Exercise —
Copy out the data below verbatim.

** begin Data shown **

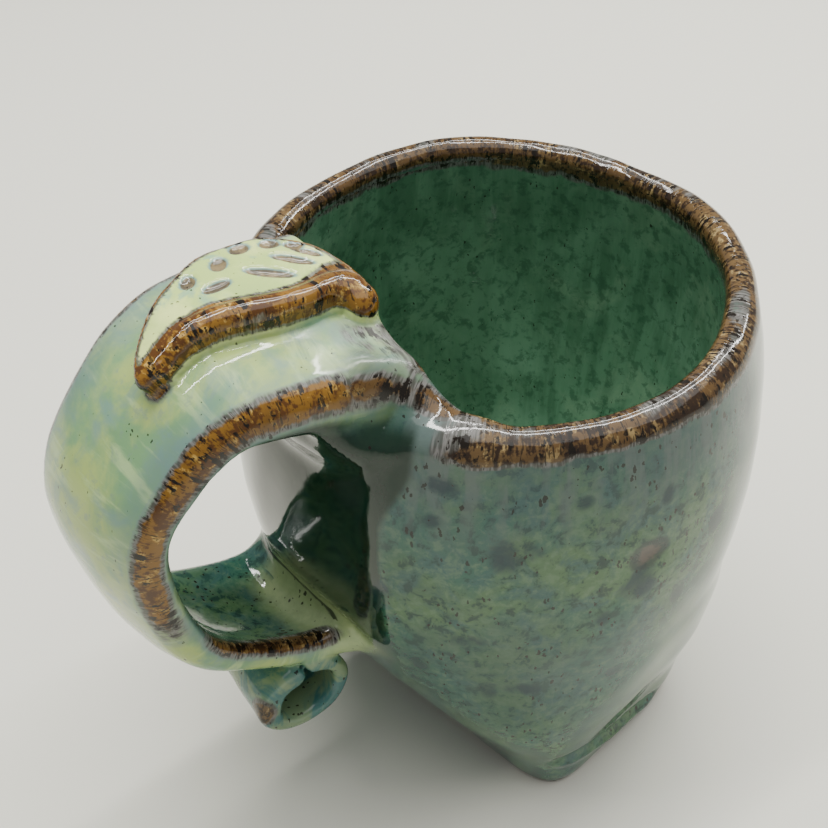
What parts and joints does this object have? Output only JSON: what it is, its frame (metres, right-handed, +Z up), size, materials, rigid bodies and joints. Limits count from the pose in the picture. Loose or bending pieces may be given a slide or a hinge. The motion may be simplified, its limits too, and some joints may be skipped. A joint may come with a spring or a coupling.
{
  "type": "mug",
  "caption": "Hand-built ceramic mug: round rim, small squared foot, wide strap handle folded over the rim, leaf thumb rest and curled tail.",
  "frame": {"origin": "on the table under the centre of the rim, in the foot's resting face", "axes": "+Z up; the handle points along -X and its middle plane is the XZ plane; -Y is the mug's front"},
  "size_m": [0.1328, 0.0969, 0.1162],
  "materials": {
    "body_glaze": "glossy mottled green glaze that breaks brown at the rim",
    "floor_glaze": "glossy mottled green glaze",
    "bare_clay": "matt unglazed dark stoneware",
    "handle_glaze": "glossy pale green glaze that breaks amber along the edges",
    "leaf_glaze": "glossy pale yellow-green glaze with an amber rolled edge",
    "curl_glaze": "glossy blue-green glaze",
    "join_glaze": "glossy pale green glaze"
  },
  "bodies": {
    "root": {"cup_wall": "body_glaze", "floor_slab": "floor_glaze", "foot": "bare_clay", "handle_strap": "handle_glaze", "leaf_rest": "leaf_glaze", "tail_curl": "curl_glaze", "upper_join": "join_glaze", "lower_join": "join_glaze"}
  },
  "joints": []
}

** end Data shown **

Result of this exercise —
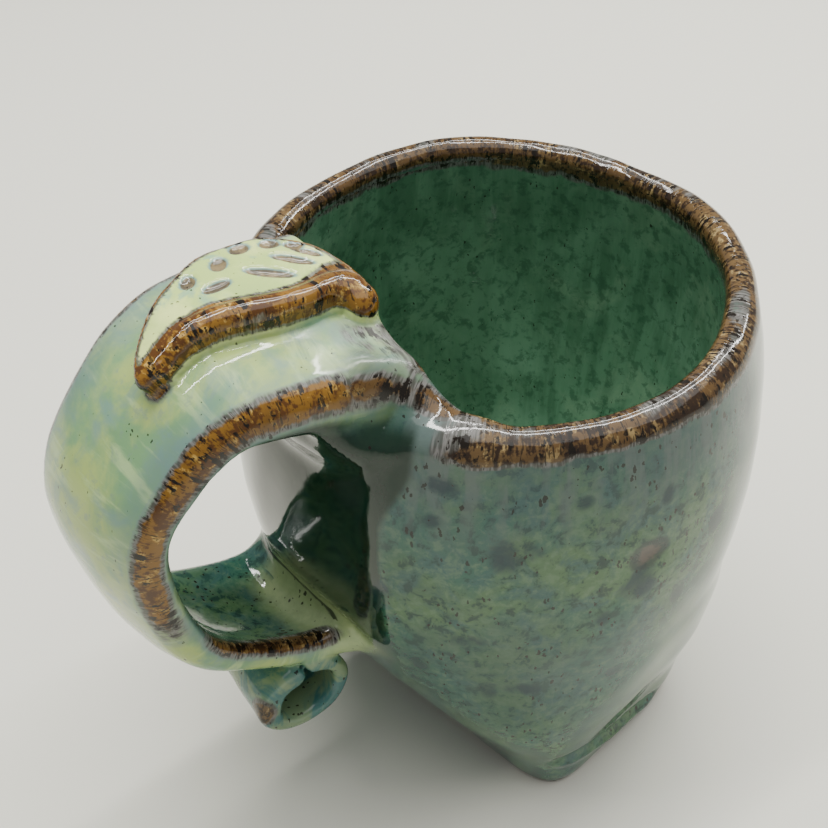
What parts and joints does this object have? Output only JSON: what it is, its frame (metres, right-handed, +Z up), size, materials, rigid bodies and joints. Limits count from the pose in the picture. Loose or bending pieces may be given a slide or a hinge. The motion may be simplified, its limits too, and some joints may be skipped. A joint may come with a spring or a coupling.
{
  "type": "mug",
  "caption": "Hand-built ceramic mug: round rim, small squared foot, wide strap handle folded over the rim, leaf thumb rest and curled tail.",
  "frame": {"origin": "on the table under the centre of the rim, in the foot's resting face", "axes": "+Z up; the handle points along -X and its middle plane is the XZ plane; -Y is the mug's front"},
  "size_m": [0.1328, 0.0969, 0.1162],
  "materials": {
    "body_glaze": "glossy mottled green glaze that breaks brown at the rim",
    "floor_glaze": "glossy mottled green glaze",
    "bare_clay": "matt unglazed dark stoneware",
    "handle_glaze": "glossy pale green glaze that breaks amber along the edges",
    "leaf_glaze": "glossy pale yellow-green glaze with an amber rolled edge",
    "curl_glaze": "glossy blue-green glaze",
    "join_glaze": "glossy pale green glaze"
  },
  "bodies": {
    "root": {"cup_wall": "body_glaze", "floor_slab": "floor_glaze", "foot": "bare_clay", "handle_strap": "handle_glaze", "leaf_rest": "leaf_glaze", "tail_curl": "curl_glaze", "upper_join": "join_glaze", "lower_join": "join_glaze"}
  },
  "joints": []
}